● Your objective
Copy out exactly the lines from the first line of the material below through the line containing "along the handle.", and nothing beyond them.

● Data excerpt
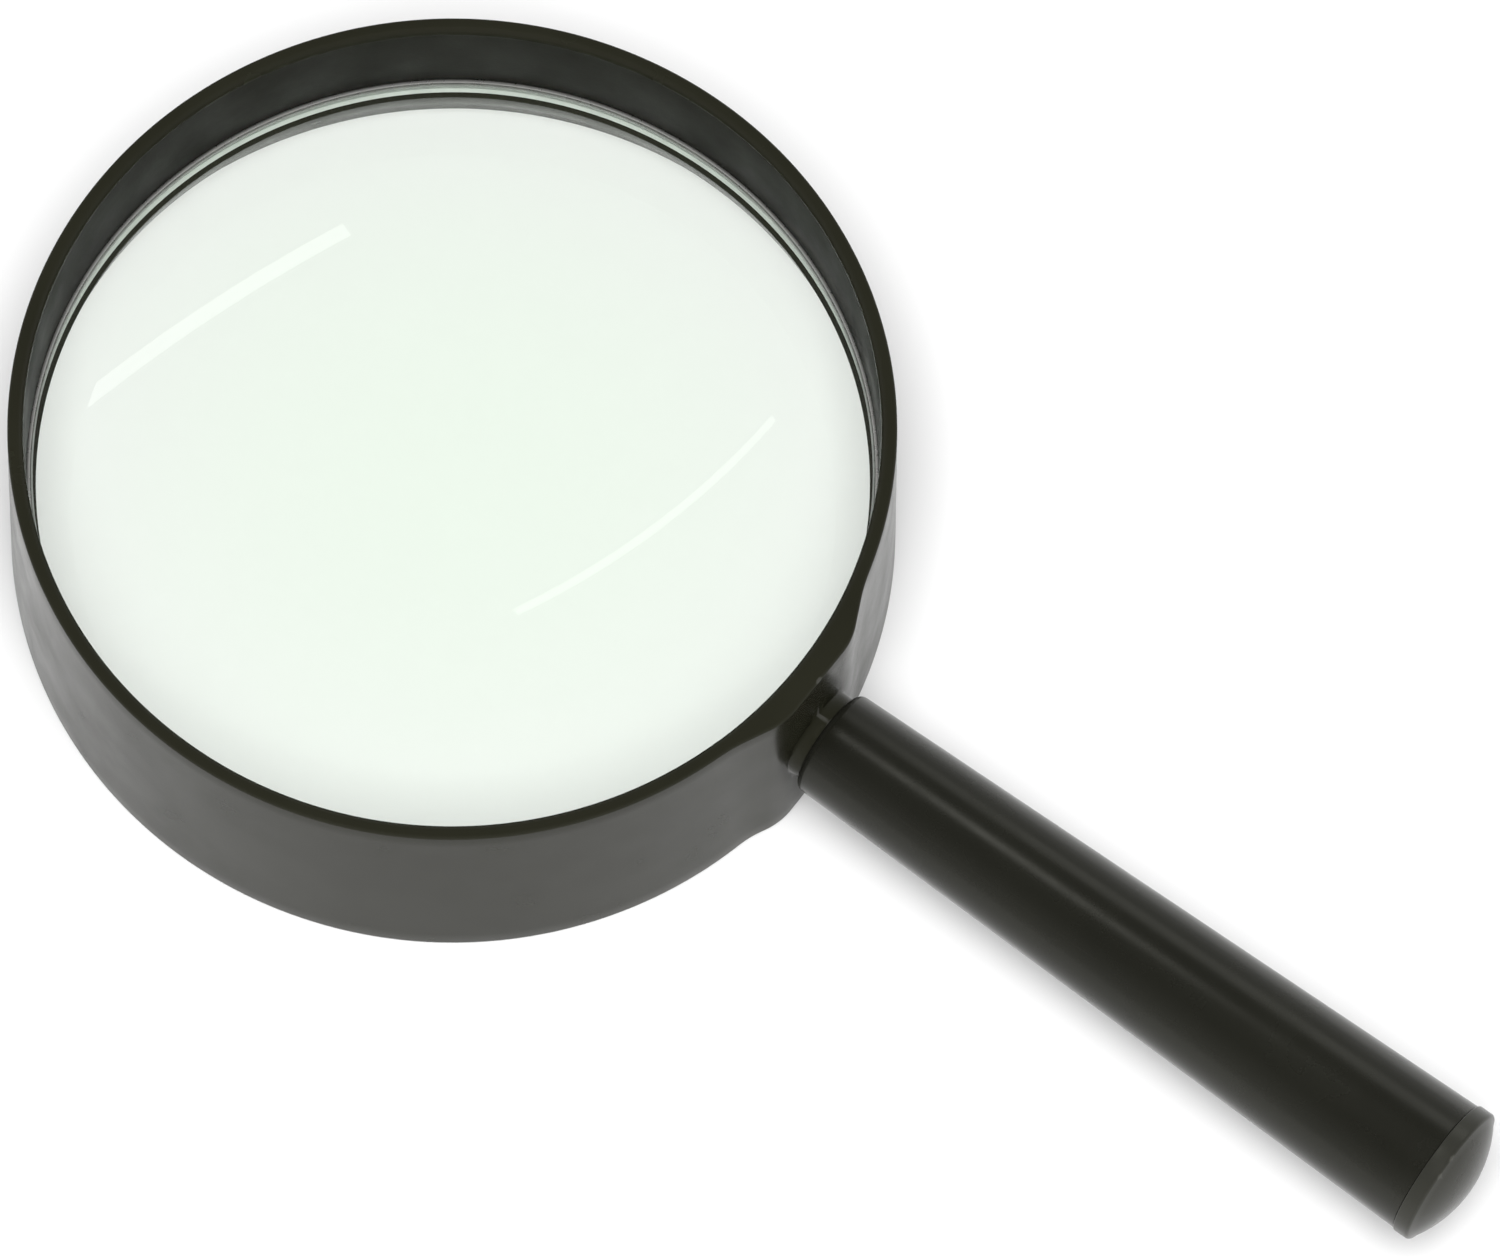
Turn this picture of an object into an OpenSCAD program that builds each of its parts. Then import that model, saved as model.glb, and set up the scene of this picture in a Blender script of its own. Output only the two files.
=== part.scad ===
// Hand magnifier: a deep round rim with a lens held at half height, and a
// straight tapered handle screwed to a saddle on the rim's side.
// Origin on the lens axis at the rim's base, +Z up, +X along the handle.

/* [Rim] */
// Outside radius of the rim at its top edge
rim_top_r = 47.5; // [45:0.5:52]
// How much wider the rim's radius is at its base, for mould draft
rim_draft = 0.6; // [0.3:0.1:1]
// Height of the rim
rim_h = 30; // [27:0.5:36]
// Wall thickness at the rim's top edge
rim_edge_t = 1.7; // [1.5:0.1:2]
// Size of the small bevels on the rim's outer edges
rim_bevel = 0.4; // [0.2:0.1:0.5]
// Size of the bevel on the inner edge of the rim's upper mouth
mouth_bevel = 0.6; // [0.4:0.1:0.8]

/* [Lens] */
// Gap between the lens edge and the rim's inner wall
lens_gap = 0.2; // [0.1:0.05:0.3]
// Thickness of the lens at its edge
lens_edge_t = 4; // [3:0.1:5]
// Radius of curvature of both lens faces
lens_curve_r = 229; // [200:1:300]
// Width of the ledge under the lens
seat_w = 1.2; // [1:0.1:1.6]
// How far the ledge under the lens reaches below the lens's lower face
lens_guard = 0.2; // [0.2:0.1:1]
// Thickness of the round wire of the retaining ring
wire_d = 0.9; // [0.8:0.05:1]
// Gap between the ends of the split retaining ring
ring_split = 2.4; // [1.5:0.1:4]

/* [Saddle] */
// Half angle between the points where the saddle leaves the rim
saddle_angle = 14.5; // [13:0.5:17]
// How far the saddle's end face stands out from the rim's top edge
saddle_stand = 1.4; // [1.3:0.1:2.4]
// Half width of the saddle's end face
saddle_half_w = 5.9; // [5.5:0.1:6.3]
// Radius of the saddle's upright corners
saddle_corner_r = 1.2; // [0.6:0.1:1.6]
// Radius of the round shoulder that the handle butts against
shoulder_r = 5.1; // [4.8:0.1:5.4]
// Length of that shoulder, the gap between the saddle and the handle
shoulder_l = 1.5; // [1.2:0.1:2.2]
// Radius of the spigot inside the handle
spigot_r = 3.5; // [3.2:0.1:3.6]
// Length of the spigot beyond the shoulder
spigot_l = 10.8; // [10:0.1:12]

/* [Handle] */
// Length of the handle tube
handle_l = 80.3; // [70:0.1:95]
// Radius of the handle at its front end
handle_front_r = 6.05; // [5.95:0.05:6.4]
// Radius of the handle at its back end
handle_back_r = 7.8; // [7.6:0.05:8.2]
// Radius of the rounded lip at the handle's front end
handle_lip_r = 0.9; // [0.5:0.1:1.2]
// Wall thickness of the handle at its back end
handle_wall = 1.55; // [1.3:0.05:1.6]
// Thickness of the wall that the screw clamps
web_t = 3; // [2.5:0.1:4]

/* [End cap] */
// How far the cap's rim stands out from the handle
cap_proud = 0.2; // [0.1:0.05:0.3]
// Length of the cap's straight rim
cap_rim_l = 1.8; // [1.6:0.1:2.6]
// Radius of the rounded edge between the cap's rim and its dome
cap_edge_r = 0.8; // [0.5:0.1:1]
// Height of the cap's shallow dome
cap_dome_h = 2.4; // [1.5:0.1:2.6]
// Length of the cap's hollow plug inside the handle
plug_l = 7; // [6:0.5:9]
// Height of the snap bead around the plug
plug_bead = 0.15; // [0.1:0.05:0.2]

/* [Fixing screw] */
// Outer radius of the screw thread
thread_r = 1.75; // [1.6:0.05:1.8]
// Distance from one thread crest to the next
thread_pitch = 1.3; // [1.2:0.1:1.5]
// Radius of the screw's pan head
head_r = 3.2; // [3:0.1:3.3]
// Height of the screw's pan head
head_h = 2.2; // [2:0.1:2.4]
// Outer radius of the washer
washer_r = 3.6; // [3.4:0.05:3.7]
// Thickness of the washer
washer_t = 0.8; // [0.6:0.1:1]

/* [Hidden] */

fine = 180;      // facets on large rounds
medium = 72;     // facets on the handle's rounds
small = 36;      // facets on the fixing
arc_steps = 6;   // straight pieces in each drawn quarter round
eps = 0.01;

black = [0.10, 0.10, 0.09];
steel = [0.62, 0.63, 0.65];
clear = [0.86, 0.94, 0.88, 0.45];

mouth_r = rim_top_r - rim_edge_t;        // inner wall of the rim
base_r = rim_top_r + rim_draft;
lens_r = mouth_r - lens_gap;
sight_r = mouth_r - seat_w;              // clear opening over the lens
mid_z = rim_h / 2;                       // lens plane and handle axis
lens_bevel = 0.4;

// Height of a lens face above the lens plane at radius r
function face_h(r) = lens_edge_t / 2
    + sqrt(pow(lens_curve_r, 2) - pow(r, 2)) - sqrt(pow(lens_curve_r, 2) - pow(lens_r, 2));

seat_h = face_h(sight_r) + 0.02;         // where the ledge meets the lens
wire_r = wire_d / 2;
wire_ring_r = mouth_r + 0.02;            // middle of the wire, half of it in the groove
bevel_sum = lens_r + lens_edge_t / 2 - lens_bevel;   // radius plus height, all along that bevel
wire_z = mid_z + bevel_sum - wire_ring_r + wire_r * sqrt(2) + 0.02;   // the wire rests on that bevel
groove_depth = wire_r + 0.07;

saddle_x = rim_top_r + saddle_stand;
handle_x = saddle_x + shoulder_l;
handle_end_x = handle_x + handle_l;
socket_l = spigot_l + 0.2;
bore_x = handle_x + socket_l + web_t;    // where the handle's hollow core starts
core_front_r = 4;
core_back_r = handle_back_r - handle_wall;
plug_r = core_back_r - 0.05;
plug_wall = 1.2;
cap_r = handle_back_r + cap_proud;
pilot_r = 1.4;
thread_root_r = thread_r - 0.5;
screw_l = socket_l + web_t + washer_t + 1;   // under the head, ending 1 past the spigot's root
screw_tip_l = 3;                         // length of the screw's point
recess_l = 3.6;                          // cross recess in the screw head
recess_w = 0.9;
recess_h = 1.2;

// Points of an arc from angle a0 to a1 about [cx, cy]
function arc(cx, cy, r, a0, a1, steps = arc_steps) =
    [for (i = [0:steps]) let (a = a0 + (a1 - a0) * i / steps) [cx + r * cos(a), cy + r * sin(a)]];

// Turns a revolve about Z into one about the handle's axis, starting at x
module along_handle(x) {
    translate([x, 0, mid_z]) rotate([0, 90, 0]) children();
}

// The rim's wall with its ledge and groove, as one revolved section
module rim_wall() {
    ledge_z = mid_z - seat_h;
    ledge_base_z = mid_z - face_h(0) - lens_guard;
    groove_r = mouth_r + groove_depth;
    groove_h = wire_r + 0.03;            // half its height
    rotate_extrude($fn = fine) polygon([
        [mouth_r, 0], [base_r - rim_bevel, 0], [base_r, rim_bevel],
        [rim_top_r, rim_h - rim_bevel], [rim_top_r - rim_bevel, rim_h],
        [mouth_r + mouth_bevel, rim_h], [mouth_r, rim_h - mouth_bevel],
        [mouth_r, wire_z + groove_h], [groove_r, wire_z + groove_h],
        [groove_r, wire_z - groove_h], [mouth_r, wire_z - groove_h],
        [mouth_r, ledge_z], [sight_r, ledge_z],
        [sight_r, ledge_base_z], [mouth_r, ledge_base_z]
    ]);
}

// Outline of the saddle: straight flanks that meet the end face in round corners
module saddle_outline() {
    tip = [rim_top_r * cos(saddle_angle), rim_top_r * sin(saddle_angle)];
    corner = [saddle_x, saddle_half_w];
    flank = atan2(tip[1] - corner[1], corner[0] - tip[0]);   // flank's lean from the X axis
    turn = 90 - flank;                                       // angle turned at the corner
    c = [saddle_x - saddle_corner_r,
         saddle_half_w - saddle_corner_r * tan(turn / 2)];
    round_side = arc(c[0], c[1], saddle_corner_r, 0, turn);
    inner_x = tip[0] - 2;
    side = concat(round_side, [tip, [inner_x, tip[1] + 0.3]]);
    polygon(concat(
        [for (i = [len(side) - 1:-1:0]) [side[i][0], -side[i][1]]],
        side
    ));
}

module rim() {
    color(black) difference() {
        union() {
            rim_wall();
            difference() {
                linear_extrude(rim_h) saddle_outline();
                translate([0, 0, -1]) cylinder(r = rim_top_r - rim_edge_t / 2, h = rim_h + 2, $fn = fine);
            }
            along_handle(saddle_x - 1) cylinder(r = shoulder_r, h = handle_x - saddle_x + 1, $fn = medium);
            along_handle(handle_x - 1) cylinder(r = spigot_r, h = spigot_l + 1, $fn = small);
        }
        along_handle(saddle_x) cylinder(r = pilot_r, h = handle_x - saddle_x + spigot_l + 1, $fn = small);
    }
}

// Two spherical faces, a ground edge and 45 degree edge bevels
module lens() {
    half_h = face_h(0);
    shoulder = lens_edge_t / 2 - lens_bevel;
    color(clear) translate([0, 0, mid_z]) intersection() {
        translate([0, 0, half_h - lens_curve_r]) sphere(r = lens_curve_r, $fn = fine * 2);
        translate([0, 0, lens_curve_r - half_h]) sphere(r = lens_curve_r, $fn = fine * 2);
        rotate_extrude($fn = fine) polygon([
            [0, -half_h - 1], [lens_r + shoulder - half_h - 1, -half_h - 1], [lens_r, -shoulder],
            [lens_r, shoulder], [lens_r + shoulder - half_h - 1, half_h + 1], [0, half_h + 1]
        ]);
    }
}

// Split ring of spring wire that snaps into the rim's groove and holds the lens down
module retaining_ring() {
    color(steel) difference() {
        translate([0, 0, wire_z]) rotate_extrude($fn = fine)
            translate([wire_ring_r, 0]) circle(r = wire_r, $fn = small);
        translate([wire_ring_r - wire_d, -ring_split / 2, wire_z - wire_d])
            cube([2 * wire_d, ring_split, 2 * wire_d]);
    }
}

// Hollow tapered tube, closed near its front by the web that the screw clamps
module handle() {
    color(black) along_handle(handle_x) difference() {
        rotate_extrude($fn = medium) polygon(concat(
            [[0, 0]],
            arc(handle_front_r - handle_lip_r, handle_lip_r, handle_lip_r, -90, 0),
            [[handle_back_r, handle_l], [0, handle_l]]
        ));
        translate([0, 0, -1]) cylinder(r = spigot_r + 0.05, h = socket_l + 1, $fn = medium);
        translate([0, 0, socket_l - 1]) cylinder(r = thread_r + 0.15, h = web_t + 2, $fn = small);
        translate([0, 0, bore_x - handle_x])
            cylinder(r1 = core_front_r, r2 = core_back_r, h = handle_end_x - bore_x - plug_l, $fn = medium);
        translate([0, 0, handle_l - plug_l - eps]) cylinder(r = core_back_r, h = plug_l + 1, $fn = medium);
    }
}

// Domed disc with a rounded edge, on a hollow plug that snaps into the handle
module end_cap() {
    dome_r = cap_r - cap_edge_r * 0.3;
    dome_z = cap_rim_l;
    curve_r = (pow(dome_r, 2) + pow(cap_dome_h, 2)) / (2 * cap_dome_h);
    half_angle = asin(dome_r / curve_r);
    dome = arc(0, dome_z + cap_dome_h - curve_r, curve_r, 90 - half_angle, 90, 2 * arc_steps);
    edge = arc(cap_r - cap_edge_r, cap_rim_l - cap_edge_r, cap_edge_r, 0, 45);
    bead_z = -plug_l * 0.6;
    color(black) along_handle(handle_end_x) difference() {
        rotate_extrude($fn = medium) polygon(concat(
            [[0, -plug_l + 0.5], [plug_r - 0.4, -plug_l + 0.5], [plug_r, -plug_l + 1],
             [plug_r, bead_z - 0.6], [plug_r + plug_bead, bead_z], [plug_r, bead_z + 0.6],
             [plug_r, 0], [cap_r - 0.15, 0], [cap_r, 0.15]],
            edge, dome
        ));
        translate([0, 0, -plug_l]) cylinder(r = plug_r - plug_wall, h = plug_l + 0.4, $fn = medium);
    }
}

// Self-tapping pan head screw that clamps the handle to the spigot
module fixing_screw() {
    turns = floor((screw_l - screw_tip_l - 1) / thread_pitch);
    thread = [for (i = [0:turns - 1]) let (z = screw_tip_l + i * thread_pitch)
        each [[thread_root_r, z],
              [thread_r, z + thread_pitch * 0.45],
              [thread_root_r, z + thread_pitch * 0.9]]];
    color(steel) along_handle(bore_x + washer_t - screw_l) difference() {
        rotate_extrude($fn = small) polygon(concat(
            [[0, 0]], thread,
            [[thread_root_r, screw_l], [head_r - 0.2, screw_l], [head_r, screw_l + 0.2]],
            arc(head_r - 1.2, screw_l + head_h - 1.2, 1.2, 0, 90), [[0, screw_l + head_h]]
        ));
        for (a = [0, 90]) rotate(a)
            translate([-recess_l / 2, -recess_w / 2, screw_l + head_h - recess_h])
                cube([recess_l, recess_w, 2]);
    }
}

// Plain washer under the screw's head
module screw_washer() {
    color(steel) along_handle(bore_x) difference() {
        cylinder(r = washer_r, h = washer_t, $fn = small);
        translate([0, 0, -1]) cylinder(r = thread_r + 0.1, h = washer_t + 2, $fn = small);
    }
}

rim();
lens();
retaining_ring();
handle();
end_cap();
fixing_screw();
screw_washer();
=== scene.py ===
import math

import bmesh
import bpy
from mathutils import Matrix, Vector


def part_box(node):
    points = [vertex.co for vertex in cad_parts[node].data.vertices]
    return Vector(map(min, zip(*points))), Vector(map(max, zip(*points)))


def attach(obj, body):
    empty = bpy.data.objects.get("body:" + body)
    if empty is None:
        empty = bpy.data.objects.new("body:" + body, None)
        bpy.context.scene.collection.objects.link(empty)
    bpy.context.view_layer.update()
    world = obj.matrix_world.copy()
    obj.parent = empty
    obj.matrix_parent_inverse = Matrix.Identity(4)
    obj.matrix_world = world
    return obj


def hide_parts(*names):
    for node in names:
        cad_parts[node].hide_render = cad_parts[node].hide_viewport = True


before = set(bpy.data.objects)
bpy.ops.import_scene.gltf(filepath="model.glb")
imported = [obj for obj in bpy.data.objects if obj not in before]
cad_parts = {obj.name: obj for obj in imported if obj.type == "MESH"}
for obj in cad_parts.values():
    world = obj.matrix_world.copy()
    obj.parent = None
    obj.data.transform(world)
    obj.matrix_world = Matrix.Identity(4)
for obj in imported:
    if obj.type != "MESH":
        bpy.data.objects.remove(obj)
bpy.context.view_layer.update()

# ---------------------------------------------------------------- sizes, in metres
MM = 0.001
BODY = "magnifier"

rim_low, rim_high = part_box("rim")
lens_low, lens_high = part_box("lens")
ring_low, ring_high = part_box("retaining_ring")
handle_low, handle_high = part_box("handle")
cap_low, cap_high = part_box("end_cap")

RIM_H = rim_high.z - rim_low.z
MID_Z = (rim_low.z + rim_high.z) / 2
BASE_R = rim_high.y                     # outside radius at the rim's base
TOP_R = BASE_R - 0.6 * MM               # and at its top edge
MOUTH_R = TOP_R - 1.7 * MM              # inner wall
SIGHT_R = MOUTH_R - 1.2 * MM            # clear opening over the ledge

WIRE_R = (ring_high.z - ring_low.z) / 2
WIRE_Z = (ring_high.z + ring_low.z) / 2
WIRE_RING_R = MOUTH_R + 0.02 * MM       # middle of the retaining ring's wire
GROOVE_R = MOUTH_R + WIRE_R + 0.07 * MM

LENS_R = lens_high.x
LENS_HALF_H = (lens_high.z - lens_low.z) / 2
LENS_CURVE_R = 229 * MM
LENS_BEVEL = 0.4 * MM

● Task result
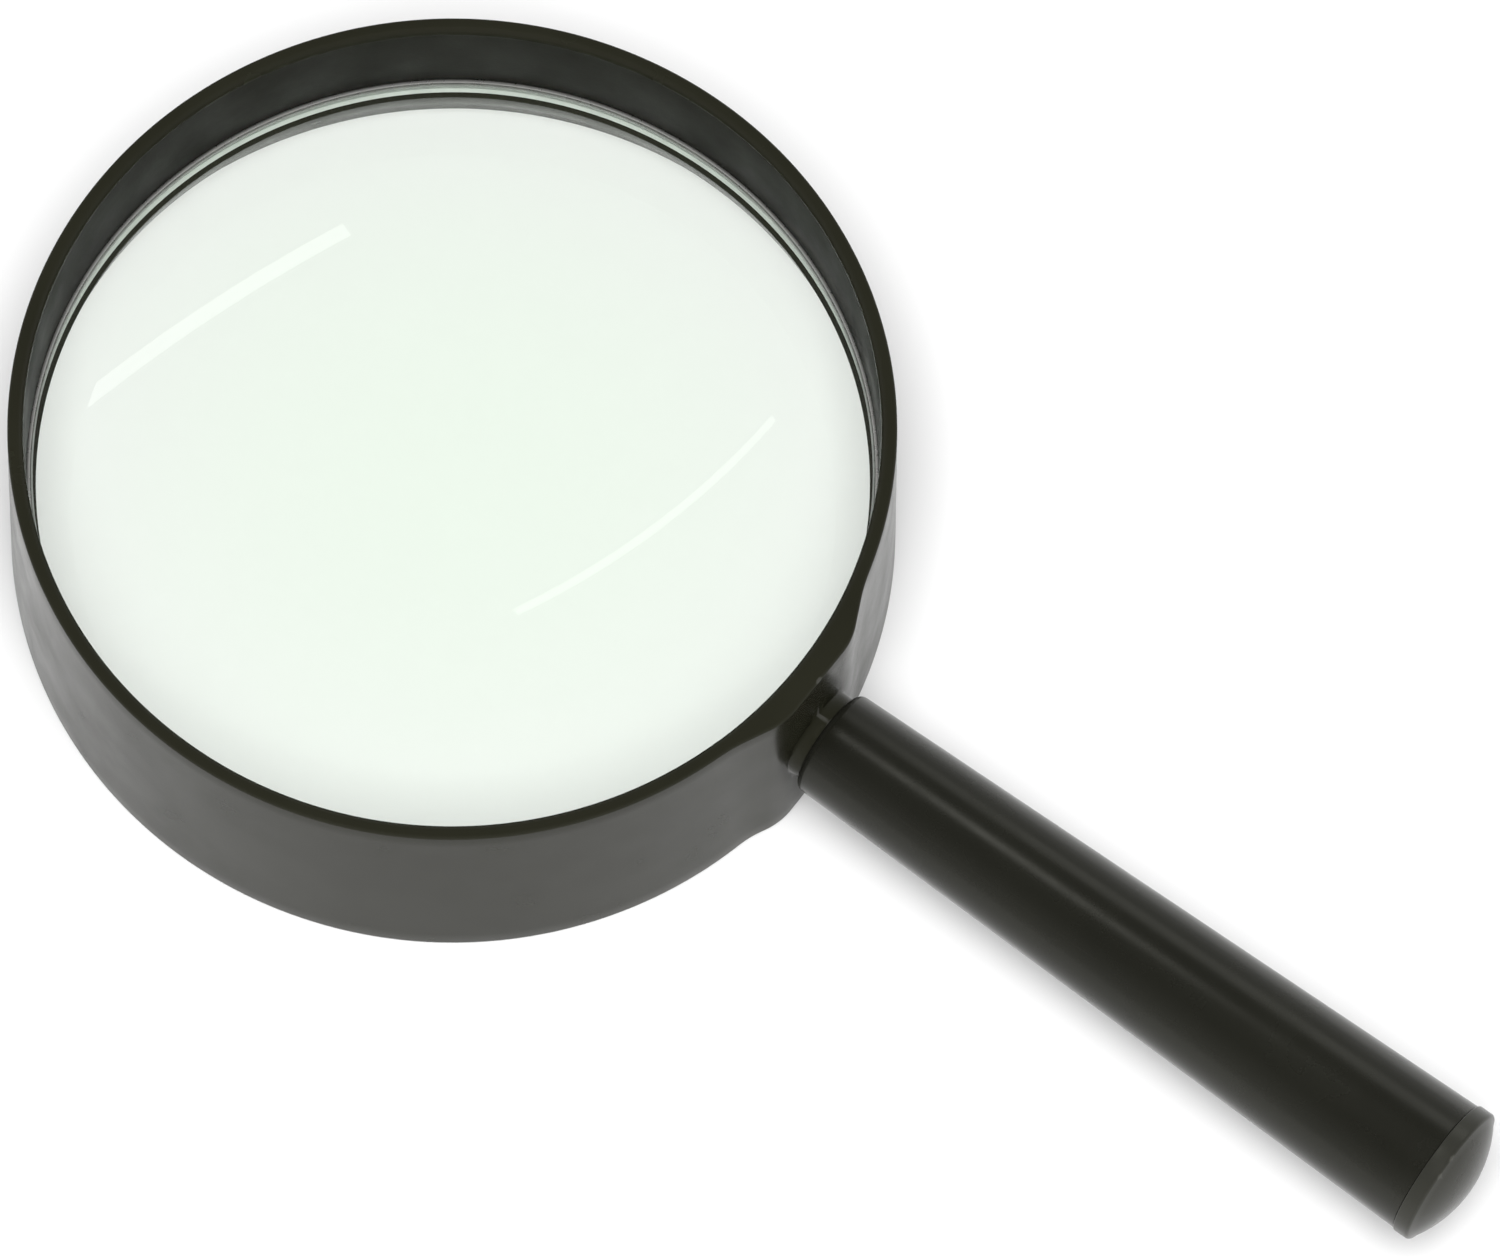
Turn this picture of an object into an OpenSCAD program that builds each of its parts. Then import that model, saved as model.glb, and set up the scene of this picture in a Blender script of its own. Output only the two files.
=== part.scad ===
// Hand magnifier: a deep round rim with a lens held at half height, and a
// straight tapered handle screwed to a saddle on the rim's side.
// Origin on the lens axis at the rim's base, +Z up, +X along the handle.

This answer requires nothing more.